UM06-20: Retirement Savings Portfolio Management

Researchers

Abstract

Proposals for private investment of Social Security contributions predict greater individual returns than would arise under the current system, yet much empirical evidence suggests that many individuals do not make sound investment decisions. To address the future role of social insurance in enhancing retirement security, this project will compile empirical evidence on retirement savings portfolio management and extend theoretical findings on how these portfolios should be managed. In order to address how proposals for private investment of Social Security contributions would affect household savings for retirement, attention will be paid to the role of two types of professionally-managed investment products–lifestyle and life cycle funds.
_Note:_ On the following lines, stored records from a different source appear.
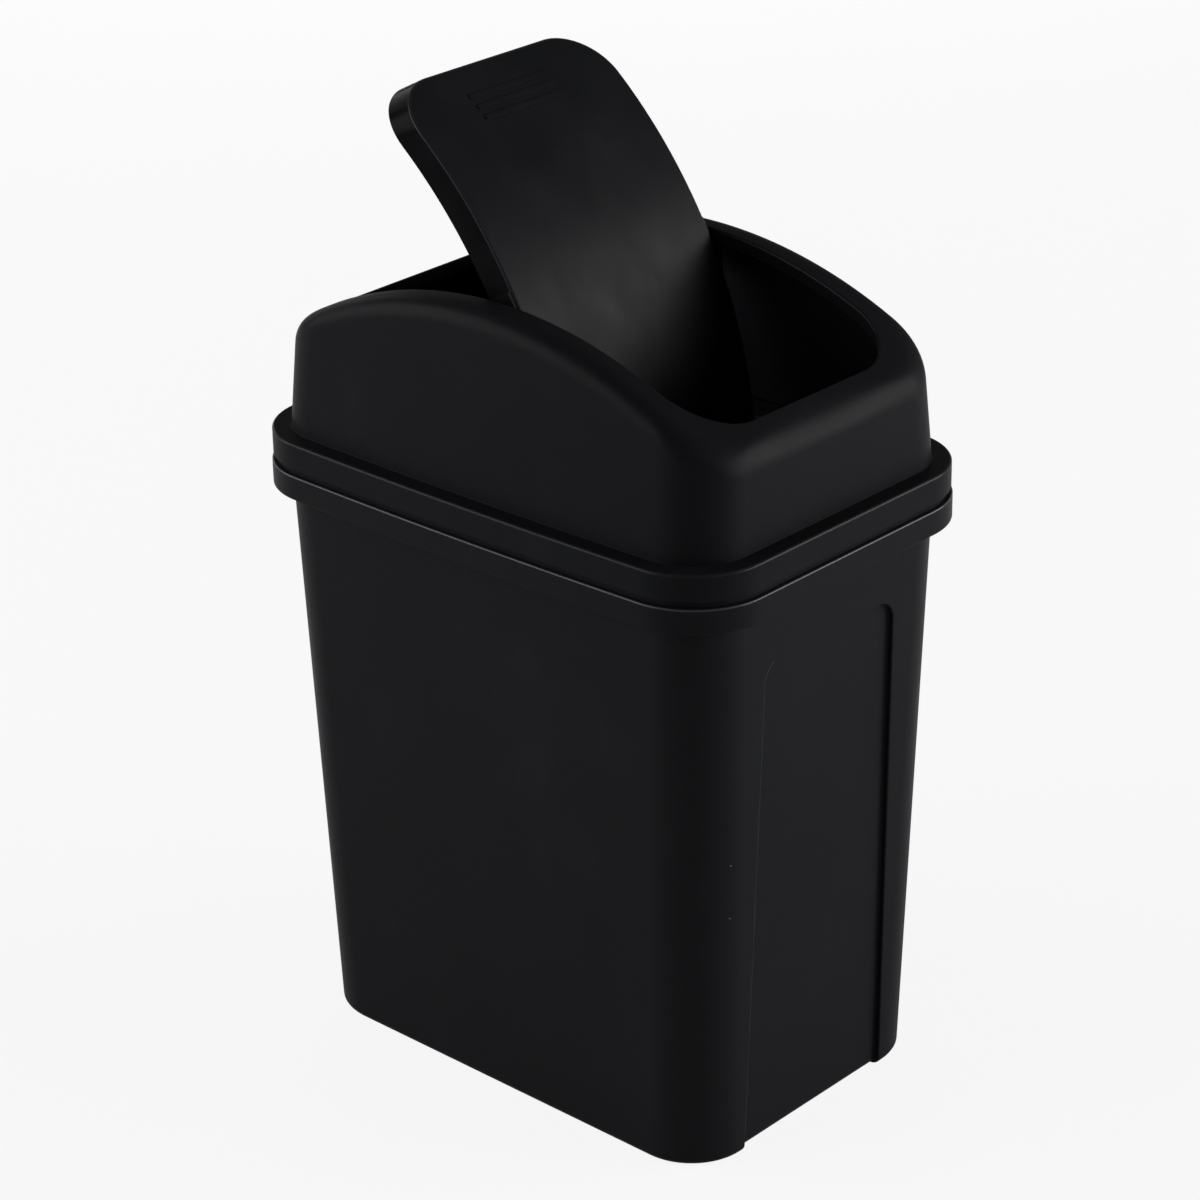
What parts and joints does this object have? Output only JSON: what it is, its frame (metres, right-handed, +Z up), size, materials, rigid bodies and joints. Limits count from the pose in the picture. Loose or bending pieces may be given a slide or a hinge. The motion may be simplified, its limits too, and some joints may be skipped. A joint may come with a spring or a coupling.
{
  "type": "countertop trash can with swing lid",
  "caption": "Small tapered plastic waste bin for a countertop, with a lift-off arched hood and a two-way swing flap that is pushed to drop waste in.",
  "frame": {"origin": "middle of the base, on the surface that the bin stands on", "axes": "+Z up, X across the bin along the flap's pivot, Y along the bin, with the flap's raised end at +Y"},
  "size_m": [0.1476, 0.2112, 0.351],
  "materials": {
    "bin_plastic": "satin black moulded polypropylene, lightly grained",
    "hood_plastic": "satin black moulded polypropylene, lightly grained",
    "flap_plastic": "satin black moulded polypropylene, slightly smoother"
  },
  "bodies": {
    "bin": {"bin": "bin_plastic"},
    "hood": {"hood": "hood_plastic"},
    "flap": {"flap": "flap_plastic"}
  },
  "joints": [
    {"name": "hood_lift", "type": "slide", "parent": "bin", "child": "hood", "axis": [0, 0, 1], "range_m": [0, 0.12]},
    {"name": "flap_swing", "type": "hinge", "parent": "hood", "child": "flap", "pos_m": [0, 0, 0.2822], "axis": [1, 0, 0], "range_deg": [-152.4, 27.6]}
  ]
}
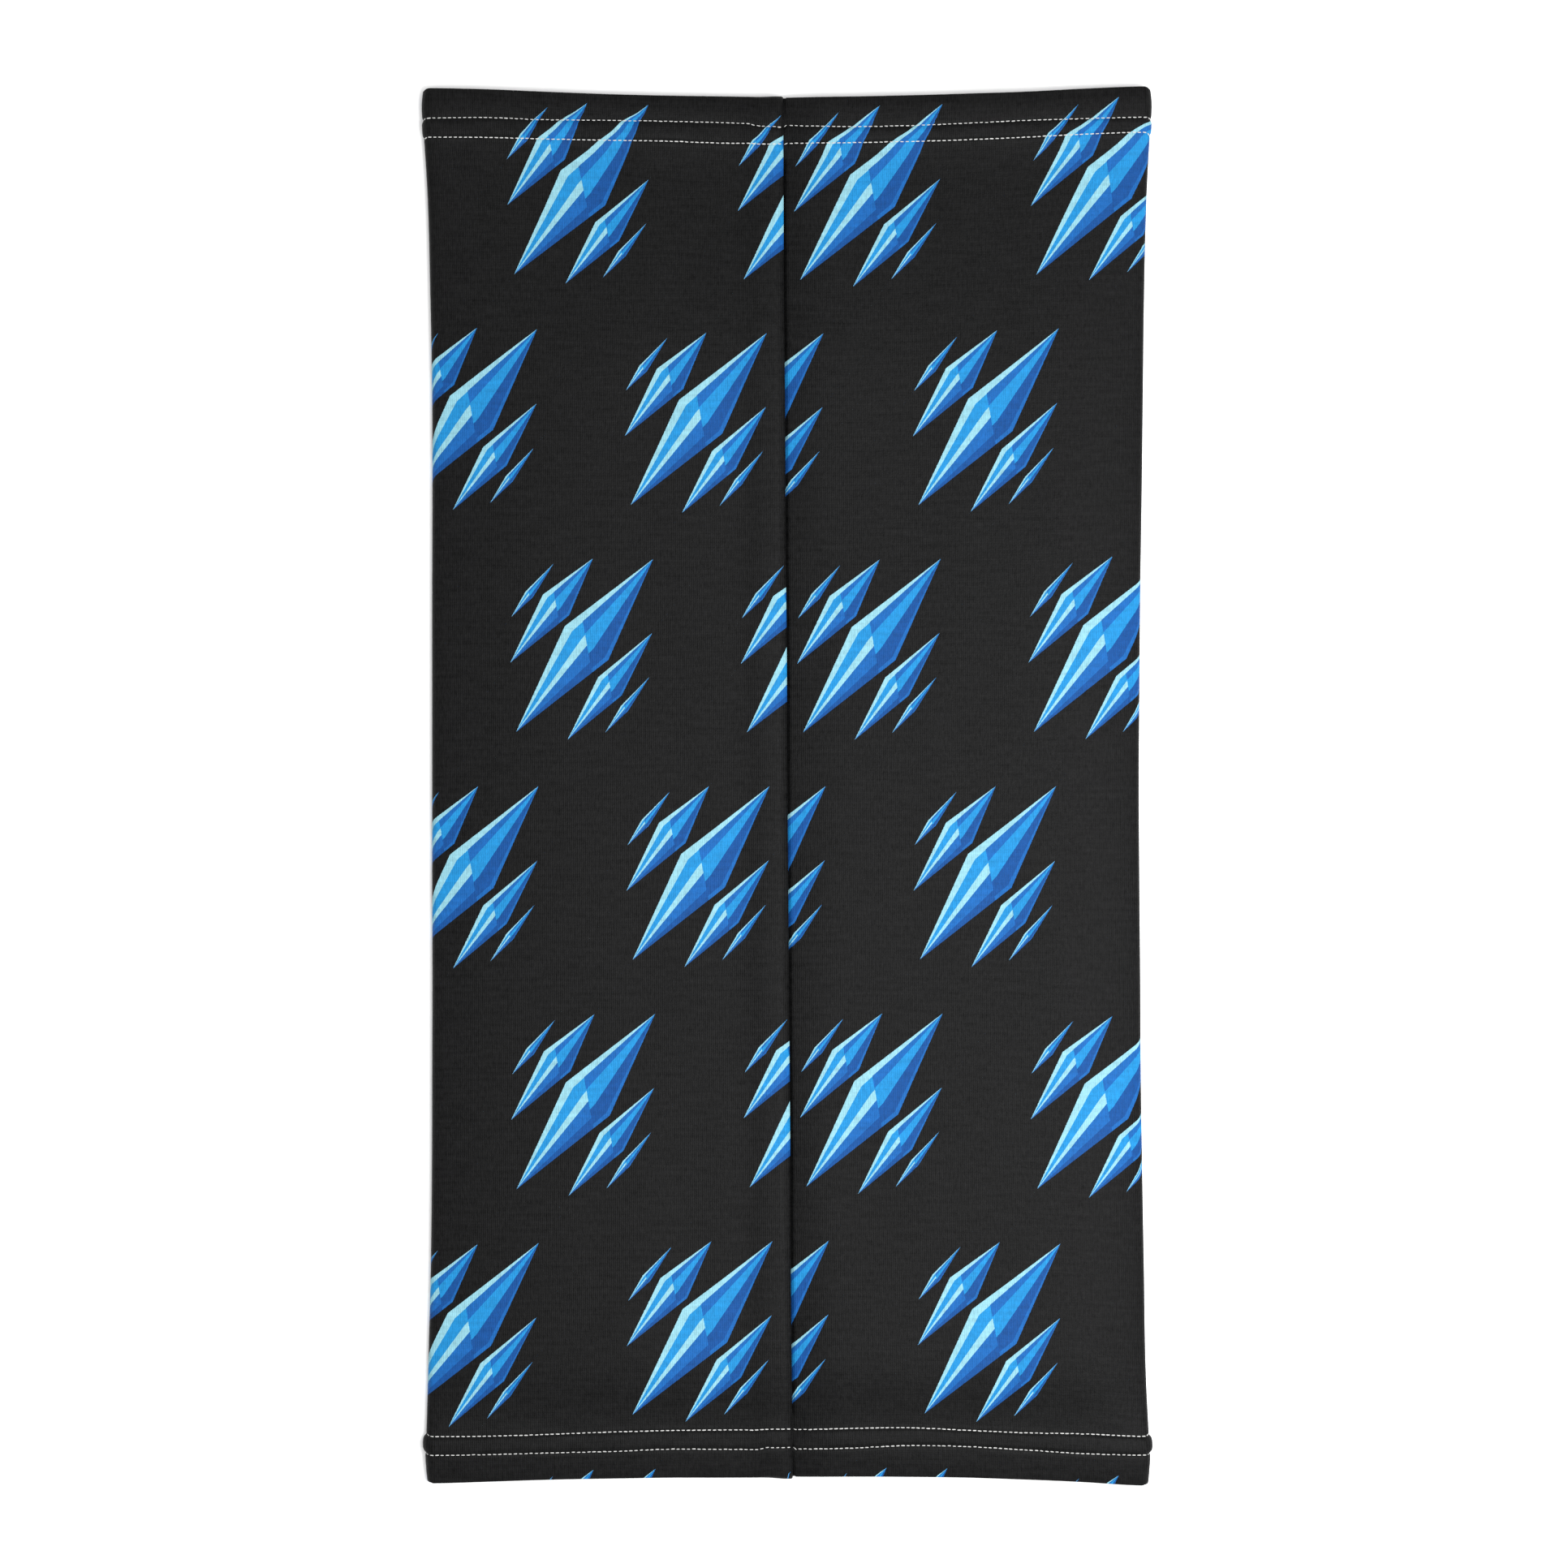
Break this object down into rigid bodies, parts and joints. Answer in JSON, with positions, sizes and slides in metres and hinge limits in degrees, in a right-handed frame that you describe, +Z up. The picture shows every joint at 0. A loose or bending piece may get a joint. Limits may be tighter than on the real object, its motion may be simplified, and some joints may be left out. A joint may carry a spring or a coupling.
{
  "type": "neck gaiter",
  "caption": "Tubular neck gaiter in thin stretch jersey, open at both ends, with a centre-back seam and coverstitched hems, lying flat.",
  "frame": {"origin": "centre of the footprint, on the surface that the gaiter lies on", "axes": "+Y along the tube towards the upper hem, +X across it, +Z up through its two layers, seam side up"},
  "size_m": [0.2552, 0.49, 0.0126],
  "materials": {
    "jersey": "matt black knitted jersey with a printed blue pattern",
    "sewing_thread": "light grey textured polyester thread"
  },
  "bodies": {
    "root": {"cloth_panel": "jersey", "upper_hem_outer_needle_thread": "sewing_thread", "upper_hem_inner_needle_thread": "sewing_thread", "upper_hem_looper_thread": "sewing_thread", "lower_hem_outer_needle_thread": "sewing_thread", "lower_hem_inner_needle_thread": "sewing_thread", "lower_hem_looper_thread": "sewing_thread", "seam_right_needle_thread": "sewing_thread", "seam_left_needle_thread": "sewing_thread", "seam_lower_looper_thread": "sewing_thread", "seam_upper_looper_thread": "sewing_thread"}
  },
  "joints": []
}
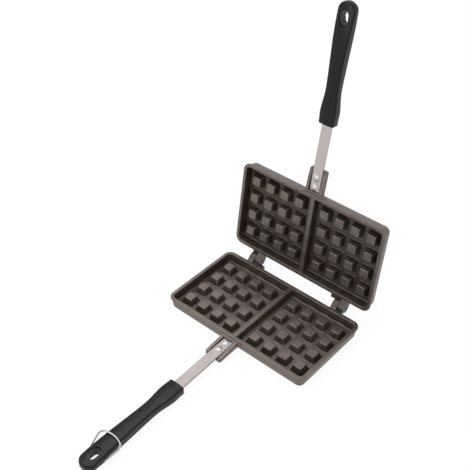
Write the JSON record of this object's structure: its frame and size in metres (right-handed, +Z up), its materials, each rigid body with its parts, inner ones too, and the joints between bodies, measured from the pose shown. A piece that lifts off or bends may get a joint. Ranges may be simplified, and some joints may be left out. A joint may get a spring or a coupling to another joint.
{
  "type": "stovetop waffle iron",
  "caption": "Hinged pair of cast plates with studded waffle cavities, riveted strip handles with moulded grips, and a wire bail that latches the grips.",
  "frame": {"origin": "centre of the lower plate's flat base, where it rests on the hob", "axes": "X along the hinge axis, -Y towards the grips, +Y towards the hinge, +Z up"},
  "size_m": [0.235, 0.4772, 0.415],
  "materials": {
    "lower_plate": "satin dark non-stick coating on cast aluminium",
    "upper_plate": "satin dark non-stick coating on cast aluminium",
    "handle_strip": "brushed",
    "rivet": "bright",
    "grip": "satin black",
    "hinge_pin": "plain",
    "bail_wire": "bright drawn wire"
  },
  "bodies": {
    "base": {"lower_plate": "lower_plate", "lower_handle_strip": "handle_strip", "lower_inner_rivet": "rivet", "lower_outer_rivet": "rivet", "lower_grip": "grip", "left_hinge_pin": "hinge_pin", "right_hinge_pin": "hinge_pin"},
    "lid": {"upper_plate": "upper_plate", "upper_handle_strip": "handle_strip", "upper_inner_rivet": "rivet", "upper_outer_rivet": "rivet", "upper_grip": "grip"},
    "bail": {"bail_latch": "bail_wire"}
  },
  "joints": [
    {"name": "lid_hinge", "type": "hinge", "parent": "base", "child": "lid", "pos_m": [0, 0.07684, 0.0175], "axis": [1, 0, 0], "range_deg": [0, 98.4]},
    {"name": "bail_swing", "type": "hinge", "parent": "base", "child": "bail", "pos_m": [0, -0.3012, 0.007], "axis": [1, 0, 0], "range_deg": [0, 320]}
  ]
}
Age-appropriate lifestyle funds have been endorsed by The President’s Commission to Strengthen Social Security as default allocations for personal investment accounts. The President’s reform proposal would allocate an individual’s entire portfolio to a lifecycle fund at age 47, subject to a waiver to opt out. This project will develop a behavioral model of retirement savings portfolio allocation in which households have heterogeneous preferences, expectations, and non-retirement wealth, as well as widely varying investment experience and acumen. The model will be used to perform simulations to assess the effects of various policies, ranging from complete personal autonomy for choice among funds to the placing of responsibility for all retirement funds in the hands of investment professionals.